Les ennuis de santé d’Antoine, mon mari, ont commencé en 2007.
Il doit subir une dyalise 3 fois par semaine, il ne peut plus avoir une vie normale, ni aller travailler. Notre famille vit au rythme de la maladie qui impacte notre quotidien : les repas, les sorties, tout devient compliqué.

Lorsque que je me suis interrogée sur la possibilité de donner un rein à mon mari, j’ai été étonnée du manque d’information que pouvait nous fournir notre médecin de ville. C’est à l’hôpital que nous avons finalement pu obtenir toutes les informations nécessaires à cette démarche.*Il faut tout d’abord savoir si l’on est compatible grâce à une première prise de sang.
Nous sommes en septembre 2009 et le résultat n’arrivera que dans un mois… ouf, c’est positif !
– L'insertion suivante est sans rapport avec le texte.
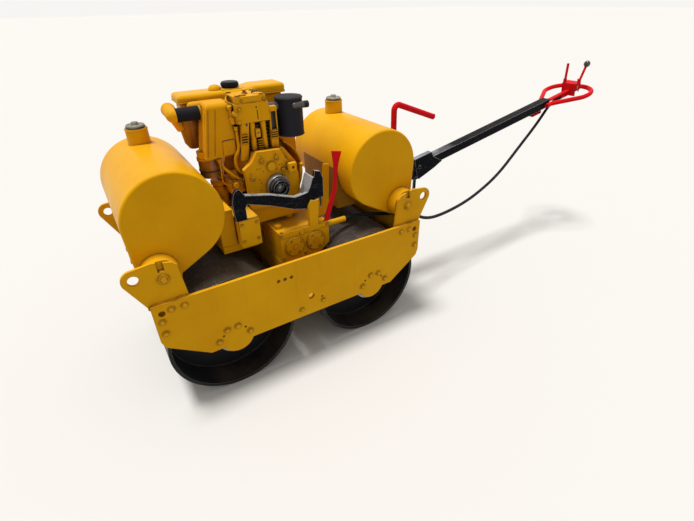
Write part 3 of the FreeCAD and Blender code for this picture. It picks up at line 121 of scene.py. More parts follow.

En janvier 2010, je rentre à l’hôpital afin de savoir si mon état de santé me permet de donner un rein. Quatre longs jours d’examens durant lesquels je commence à craindre que l’on trouve une maladie sur moi, aussi…
Le jeudi soir, la néphrologue me convie à un compte rendu médical complet. J’ai souhaité y assister entourée de mes enfants, afin qu’ils puissent entendre avec moi la conclusion, poser toutes les questions qu’ils veulent et être rassurés par cette double intervention.
Selon la néphrologue, techniquement tout semble correct : je peux donner !
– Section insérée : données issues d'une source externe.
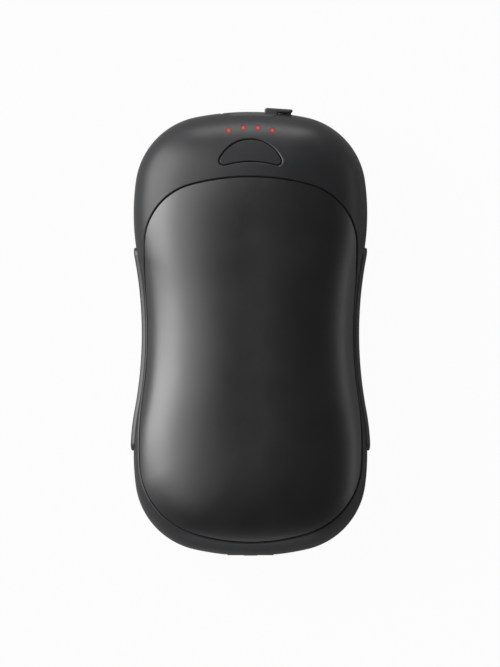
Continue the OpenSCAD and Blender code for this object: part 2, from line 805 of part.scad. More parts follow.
// Small parts on the boards
board_edge = 1.4;
link_w = 10;
link_t = 2;
link_cuts = 2;
plunger_sunk = 0.8;
switch_travel_room = button_travel + 2*seat_fit;
inductor_x = -10;
inductor_y = 42.5;
inductor_w = 7;
inductor_h = 3;
chip_w = 5;
chip_h = 0.9;
chip_in = 6;
chip_y = board_low_y + chip_in;
transistor_x = 10;
transistor_w = 3;
transistor_pitch = 4;
capacitor_x = 18.6;
capacitor_w = 1.3;
capacitor_l = 2;
capacitor_pitch = 3.4;
capacitor_count = 4;

module at_places(places) {
    for (p = places)
        translate([p[0], p[1], 0])
            children();
}

// What stays inside the front cover's cavity: bosses, ribs and the walls round both ends
module front_core() {
    at_places(screw_places)
        cylinder(d = boss_d, h = half_t, $fn = 48);
    at_places(indicator_posts)
        translate([0, 0, indicator_z])
            cylinder(d = post_d, h = half_t, $fn = 48);
    translate([0, 0, button_pad_z])
        linear_extrude(half_t)
            polygon(moon(button_pad_w));
    end_blocks();
    ear_ribs();
}

module rear_core() {
    at_places(screw_places)
        cylinder(d = boss_d, h = half_t, $fn = 48);
    at_places(main_posts)
        translate([0, 0, board_t - board_z])
            cylinder(d = post_d, h = half_t, $fn = 48);
    end_blocks();
    ear_ribs();
}

// Solid stock round the port insert and round the strap recess
module end_blocks() {
    translate([-block_w/2, block_y, 0])
        cube([block_w, top_y - block_y, block_h/2]);
    translate([-strap_block_w/2, -body_l/2, 0])
        cube([strap_block_w, body_l/2 + strap_block_y, strap_block_h/2]);
}

// Ribs that clamp the ears of the cell brackets
module ear_ribs() {
    for (s = [-1, 1])
        for (y = [upper_ear_y, lower_ear_y])
            translate([s*(cell_half + ear_reach/2 + rib_t) - ear_reach/2, y - rib_t/2, ear_h/2 + seat_fit])
                cube([ear_reach, rib_t, half_t]);
}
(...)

Il a alors fallu que je prenne ma décision. J’ai dû affronter mes doutes et mes craintes, car j’ai toujours éprouvé de la méfiance envers milieu hospitalier. J’avais peur de l’opération, peur du réveil. Je pensais à mes enfants et à ma propre santé… « Quels sont pour moi les risques de ce don ? »
En février, j’ai demandé à rencontrer une personne qui a donné un rein à son fils. Cet échange a été bref, mais très réconfortant. Ma décision était prise : c’est oui !

La date choisie, la procédure administrative m’amène alors devant un groupe de 5 experts médicaux qui m’interrogent sur ma motivation. Je me souviens leur avoir dit : « Savez-vous ce que c’est de vivre avec un malade ? Moi, je ne vis plus. » Puis, me voilà devant le tribunal pour vérifier que je suis libre et consentante pour ce don. Un entretien plutôt froid et impersonnel, mais nécessaire pour valider un choix loin d’être le plus anodin !

C’est la fin d’un long parcours qui aura duré 6 mois. L’opération est dans 4 jours.Il faut savoir que, jusqu’au jour de la greffe, on peut renoncer à donner. Les différents interlocuteurs ne manquent pas de nous le rappeler jusqu’aux portes du bloc opératoire ! 

Le 17 mars 2010, je me réveille sur le lit d’hôpital. Tout s’est bien passé, j’aperçois ma famille et leur adresse le « V » de la victoire. Je viens de donner un rein à mon mari, alors quelques mois auparavant, je ne savais même pas que je pouvais être donneuse d’organes de mon vivant.

Avec Antoine, aujourd’hui nous pouvons faire des projets et envisager l’avenir.
Je ne me sens pas une personne exceptionnelle, juste quelqu’un qui voulait retrouver une vie normale.
En 2010, cette année-là, j’ai fait partie des 281 personnes à avoir donné un rein de leur vivant à un proche.